Psychedelic/Space Rock

3.67 | 2015 ratings

From, the ultimate progressive rock music website

3 stars Innovative and Experimental.

While mixed in quality, Saucerful is a key album in the development of rock music. While this might also be true for a number of historical classics, Saucerful is different for being so experimental and off-the-wall. After Syd Barrett left (or was kicked out) of the band, Floyd had a few tunes lying around and sought to use them for their next album. These included Rick Wright's pieces "Remember a Day" and "See Saw", as well as one they had already (thankfully) recorded with Syd, "Jugband Blues". But they didn't have enough material.
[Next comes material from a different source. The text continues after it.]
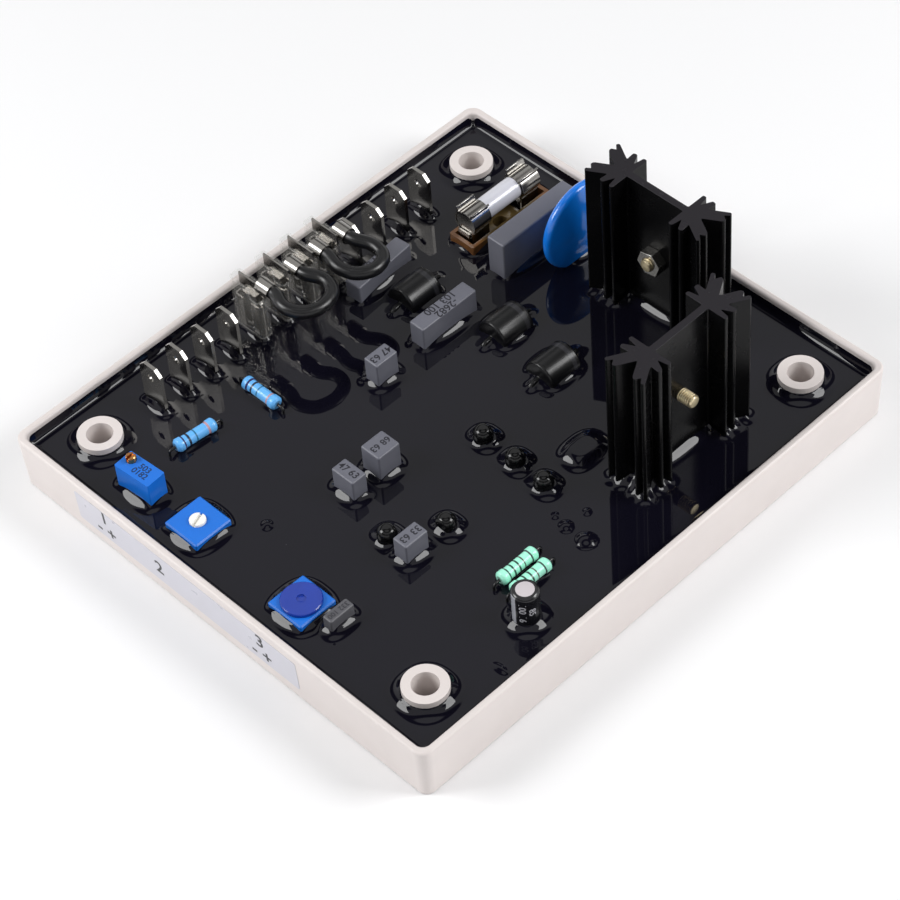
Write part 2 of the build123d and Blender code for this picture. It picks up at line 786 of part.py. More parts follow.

So, they experimented in the studio. The result produced not only some great new tunes (the wonderful opener "Let there be More Light" and "Corporal Clegg" included), but two of Floyd's now-iconic early compositions, "Set the Controls for the Heart of the Sun" and the title track "Saucerful of Secrets". The latter is my favourite on this album. It takes sounds that even now might not be considered 'music' and mixes them into a wonderful collage of sound that moves one from chaos, through ordered chaos, to beauty. Even today, I don't think there is really any piece like it, and certainly I have not heard of any contemporary bands recording music like this. This song in particular opened up so many new musical possibilities - it made it possible to improvise beyond keys or time signatures (even more than did Ornette Coleman in jazz), and to use musique concrete to fashion a new kind of sound. While I am sure that other musicians would (and did) come to similar discoveries on their own, without even hearing this album, it is this piece that best captures the spirit of modernity at this point in musical history. Of course, the title track is only one among many, and the rest of the pieces are mixed, and the whole album has to be considered in its totality. And even Saucerful, and Set the Controls, are found in better versions on later live albums (such as Ummagumma). So, as an objective rating, I can only give this album 6.9 out of 10 on my 10-point scale, which translates to mid 3 PA stars. But for me that title track is so essential.